NEW YORK (Reuters) - Family and friends bid farewell to Joan Rivers, the outspoken comedian who became famous around the world for her acerbic wit and brash style, at a private funeral on Sunday in Manhattan.
Journalists Barbara Walters and Diane Sawyer, comedian Whoopi Goldberg, tycoon Donald Trump, actress Sarah Jessica Parker and comedian Kathy Griffin were among the celebrities who attended the service at Temple Emanu-El, a landmark synagogue on New York's Fifth Avenue where Rivers, 81, was a member of the congregation.
As guests exited the service to the sound of bagpipes, and some mingled and hugged, many hundreds of fans, along with dozens of reporters, photographers and television crews waited behind barricades to get a glimpse of Rivers' friends and family, including her only daughter, Melissa.
Lisa Johnson, 45, who drove five hours from Pittsburgh, Pennsylvania with her sister to be there, said she was a life-long fan of the comedian.
"I grew up watching her. And I have always thought she was just the most hilarious, trailblazing pioneer for women's comedy, women in general. I just love her irreverent take-no-prisoners kind of style. She says exactly what she feels, she offends people and owns it," Johnson said.
Max Buccini, 30, held flowers and praised Rivers for her generosity and the impact she had on the gay community.
"She always delivered. She knew her audience. She was a pioneer in the entertainment industry and just a trendsetter," he said.

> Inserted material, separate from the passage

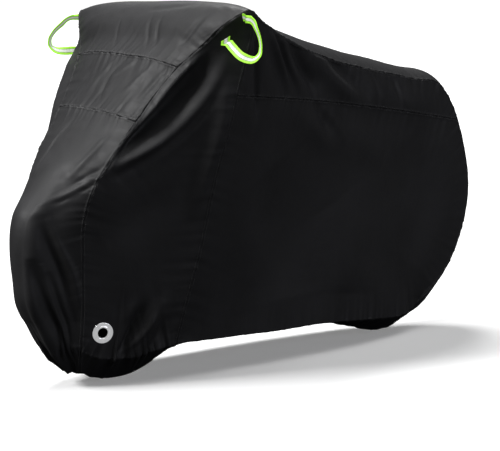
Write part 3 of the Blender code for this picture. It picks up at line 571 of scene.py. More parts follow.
def side_edges(hand):
    """The lines round and across one side: hand is -1 for the left, 1 for the right."""
    line = gore_edge.at(STATIONS[hand])[:, :3]
    foot, wheel, bar, tail, yoke_end, rear_corner = (CORNER[name] for name in (
        "beside the wheel", "wheel to lower seam", "bar to hood back", "tail to yoke", "yoke to rear hem",
        "rear hem"))
    low, knee, high = (long_seam.where[name] for name in ("hem", "yoke", "bar end"))
    below = low + (knee - low) * graded(knee - low, CELLS["yoke to rear hem"])
    above = knee + (high - knee) * graded(high - knee, CELLS["tail to yoke"])
    long = long_seam.at(np.concatenate([below, above[1:]]))
    front_top, rear_top = line[wheel:bar + 1], line[bar:tail + 1]
    parting = side_hem.where["long seam"]
    front_hem = side_hem.at(parting * spaced_like(front_top))
    rear_hem = side_hem.at(parting + (side_hem.length[-1] - parting) * spaced_like(rear_top))
    yoke = yoke_seam.at(yoke_seam.length[-1] * spaced_like(rear_top))
    yoke[0] = long[CELLS["yoke to rear hem"], :2]
    yoke[-1] = line[yoke_end, :2]
    front_left = line[foot:wheel + 1]
    front = np.concatenate([front_left, front_top[1:], long[::-1][1:], front_hem[::-1, :3][1:-1]])
    rear = np.concatenate([line[bar:rear_corner + 1], rear_hem[::-1, :3][1:], long[1:-1]])
    corners = (line[:foot + 1], line[rear_corner:][::-1])
    return Side(hand=hand, edge=line[foot:rear_corner + 1, :2], corners=corners, front_hem=front_hem,
                rear_hem=rear_hem, long=long, yoke=yoke, front_top=front_top, rear_top=rear_top,
                front_left=front_left, tail_edge=line[tail:yoke_end + 1][::-1],
                rear_edge=line[yoke_end:rear_corner + 1][::-1], front=front, rear=rear)


# %% [markdown]
# The eyelet needs flat cloth round it, or its rim would stand off. A maker would press the spot flat. Here
# the film's own slope at the eyelet is kept as a small plane, and the folds return with the distance.

# %% The widths of a side, pressed flat round the eyelet
EYELET = np.array([-0.312, 0.161])
FLAT_ROUND_EYELET = 0.046
BLEND_ROUND_EYELET = 0.085
SLOPE_STEP = 0.012       # distance from the eyelet at which the film's slope is measured


def half_widths(side, outline, points):
    gap, _ = distance_to(side.edge, points)
    return film(outline, points) + side_folds(side.hand, points, gap)


def eyelet_plane(side):
    """The half width at the eyelet, and its slope in x and z."""
    cross = EYELET + SLOPE_STEP * np.array([[0, 0], [1, 0], [-1, 0], [0, 1], [0, -1]])
    near = film(side.front, cross)
    return near[0], np.array([near[1] - near[2], near[3] - near[4]]) / (2 * SLOPE_STEP)


def pressed(side, points, half):
    middle, slope = eyelet_plane(side)
    level = middle + (points - EYELET) @ slope
    away = np.linalg.norm(points - EYELET, axis=-1)
    keep = ease((away - FLAT_ROUND_EYELET) / (BLEND_ROUND_EYELET - FLAT_ROUND_EYELET))
    return level * (1 - keep) + half * keep


# %% [markdown]
# Last the widths and the flat points are put together into the three panels' grids, and the turned-under hem
# is laid before the first row of two of them. Near a corner the hem's edge is drawn over to the gore's hem,
# so that the two stay closed.

# %% The three grids of a side
HEM_BLEND = 0.04         # how far along the hem its end is fitted to the gore's hem


def upright(hand, x, half, z):
    return np.stack([x, hand * half, z], axis=-1)


def with_hem(hand, grid, hem, corner, end):
    """The grid with its hem. "corner" is the gore's hem beside it, and "end" the column that meets it."""
    edge = upright(hand, hem[:, 3], hem[:, 5], hem[:, 4])
    corner = upright(hand, corner[:, 0], corner[:, 2], corner[:, 1])
    share = lengths_along(corner) / lengths_along(corner)[-1]
    rows = edge + (grid[0] - edge) * share[:-1, None, None]
    away = np.linalg.norm(grid[0] - grid[0, end], axis=-1)
    rows += (corner[:-1] - rows[:, end])[:, None] * np.exp(-away / HEM_BLEND)[:, None]
    return np.concatenate([rows, grid])


def side_grids(side):
    split = CELLS["yoke to rear hem"]
    pieces = {
        "side_front": (side.front, side.front_hem, side.front_top, side.front_left, side.long),
        "side_yoke": (side.rear, side.yoke, side.rear_top, side.long[split:], side.tail_edge),
        "side_rear": (side.rear, side.rear_hem, side.yoke, side.long[:split + 1], side.rear_edge),
    }
    grids = {}
    for name, (outline, *edges) in pieces.items():
        flat = patch(*edges)
        half = half_widths(side, outline, flat)
        if name == "side_front":
            half = pressed(side, flat, half)
        grids[name] = upright(side.hand, flat[..., 0], half, flat[..., 1])
    grids["side_front"] = with_hem(side.hand, grids["side_front"], side.front_hem, side.corners[0], 0)
    grids["side_rear"] = with_hem(side.hand, grids["side_rear"], side.rear_hem, side.corners[1], -1)
    return grids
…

The sharp-tongued, Brooklyn-born comedian who jokingly wrote about wanting an elaborate funeral, died on Thursday at the New York hospital to where she had been rushed a week earlier. She had been put on life support after she stopped breathing during an outpatient procedure at a medical clinic.
Rivers' cause of death was still unknown pending further tests, according to New York City Medical Examiner's Office.
The State Health Department was investigating the Yorkville Endoscopy Center where Rivers was treated. It is reviewing documents, medical records and interviewing staff and physicians at the clinic which opened in 2013.
During a career that spanned more than 50 years, Rivers was known for her raspy voice, numerous cosmetic procedures and the catchphrase "Can we talk?"
No topic or person was off-limits for Rivers, who joked about marriage and sex and was never apologetic about what she said.
She attributed her success to saying what everyone else was thinking. Her influence reached far beyond her New York roots. Tributes poured in from around the world.
Britain's Prince Charles described Rivers, who attended his 2005 wedding to the Duchess of Cornwall, as "an extraordinary woman with an original and indefatigable spirit."
Israeli President Benjamin Netanyahu said in a statement that she would be deeply missed.
Rivers originally wanted to be an actress. She started as a comedy writer before doing stand-up. She worked her way up to regular guest host for Johnny Carson on NBC's popular "The Tonight Show."
Carson and Rivers had a falling-out when she started her own late-night talk show in 1986 on the rival Fox network. Her show was canceled within a year due to low ratings. A few months later, her husband and manager, Edgar Rosenberg, committed suicide.
Later in her career, Rivers and her daughter starred in the reality TV show "Joan & Melissa: Joan Knows Best?", with Rivers living with her grown child.
Most recently, Rivers was the host of cable television channel E!'s "Fashion Police," commenting on the unfortunate red carpet choices of Hollywood celebrities.